В общем, бестолковый тупиковый путь выбрала природа для человека, нет у него будущего. Как не было ни у динозавров, ни у мамонтов.
На том этапе жизни все эти досужие умствования располагались, конечно, на космическом удалении от каких-либо конкретных мыслей о конечности собственной жизни, которые в той моей юности, естественно, никоем образом меня не отягощали. Да и позже, в зрелости, об этом я не очень-то задумывался. Поэтому так постыдно врасплох застал меня заданный мне как-то тринадцатилетней дочкой вопрос о том, боюсь ли я смерти. Мне пришлось промычать что-то нечленораздельное, я не знал, что сказать.
Впрочем, такое неведение можно было позволить себе лишь тому, кого до поры до времени не прижучила та самая Хворь проклятая, кто пока ещё благодушествовал, находясь в вертикальном положении, и кому всё ещё чего-то хотелось. Пусть не мягкой койки в купейном вагоне поезда Москва-Сочи и не кресла в пятом ряду партера нью-йоркского Карнеги Холла, а хотя бы свежего огурчика с огорода в Загорянке или конфетки “белочки” из соседнего продмага.
И действительно по-настоящему страшно становится лишь тогда, когда в жестких тисках трудноизлечимого недуга появляется четкое осознание того, что перед тобой та самая финишная прямая, тот самый край скользкой горки, на которой никак не устоять и с которой очень скоро можно стремительно скатиться вниз, в пропасть.
Ну, а что же в старости, чего бояться? С хвостом годов приходит некое лукавое чувство, утешающее душу полнотой и насыщенностью прошедших десятилетий, густотой и долготой прожитой жизни, в плотность которой, кажется, ни одного лишнего миллиметра не вставишь. Возможно, именно это и дает старикам мужество не так уж сильно бояться своего конца. И, тем более, чужого, относящегося к даже самым близким людям.

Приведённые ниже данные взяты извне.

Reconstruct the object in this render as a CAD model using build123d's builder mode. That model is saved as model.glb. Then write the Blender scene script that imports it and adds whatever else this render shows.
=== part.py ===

Помню когда-то я, тридцатилетний, был очень удивлён, как без ожидавшегося мной ужаса встретила моя престарелая бабушка известие об уходе из жизни её любимой сестры Розы. Я думал, она будет навзрыд рыдать, убиваться. Нет, она даже не заплакала, а только вытерла глаза платком и грустно покачала головой:
– Розочка долго болела, – сказала она. – Такой конец для неё всё-таки лучше. Хотя бы не мучилась и никому хлопот не доставила.
Позже я много раз замечал у пожилых людей такую же хладнокровную реакцию на смерть. Не потому ли, что они так близко стоят к тому самому концу? Чему бывать, того не миновать – эту безусловную аксиому понимают они куда отчётливее молодых.
Не знаю, не знаю.
Все-таки очень хочется жить, даже и на склоне лет. Ведь так душист свежий ветерок с клеверного поля, так красив золотой закат солнца на горизонте. Неужели и его не будет, когда меня не будет? Неужели может день такой настать, когда солнцу без меня придется встать?
Да, прав, наверно, кенигсбергский немец Эмануил Кант, изрекший: “все вокруг есть, пока я есть”. Вот я уйду и унесу с собой небоскребы Нью-Йорка и парки Москвы, сонаты Брамса и сонеты Шекспира, лирику Бродского и остроты Жванецкого. Ничего без меня не будет на этой планете.
* * *
Подростковый период моего взросления сильно отягощался назойливой и мучительной неуверенностью в самом себе. Она подпиралась, главным образом, недостатками моей речевой ситуации. Во-первых, я сильно картавил. “На горе Арарат растет крупный виноград”, – этой ребячьей дразнилкой донимали меня и в более раннем детстве, а теперь она приобрела еще антисемитскую окраску. Спасибо тете Фире, занимавшейся тогда лечением потерявших речь инсультных паралитиков, она научила меня говорить после “р” не звонкие “а”, “о”, “у”, “э”, а глухие “я”, “ё”, “ю”, “е”. И я перестал грассировать.
Намного хуже обстояло дело с другим моим речевым недугом – заиканием. Эта бяка меня доставала намного больше картавости. Я нервничал, переживал, и это лишь усиливало мою неспособность произносить начинавшиеся с твердых букв слова. Только в 10-м классе, опять же с подачи тети Фиры, я научился трудные для меня звуки не говорить, а пропевать. Одолеть заикание помогла и появившаяся у меня обычная для этого возраста тяга к сочинительству стихов.
Они рождались во мне как-то сами собой, появлялись неожиданно и очень обильно. Это было вроде слюноотделения, или чего-то еще похуже… Графомания? А что же еще? Ну, и, конечно, самолюбование. Как же смешно это сегодня звучит:
Быстро мы выросли, взрослыми стали,
Нам малыши уже “дядя” кричат.
Взрослые вежливо, даже в трамвае,
"Сходите здесь, гражданин?”, говорят.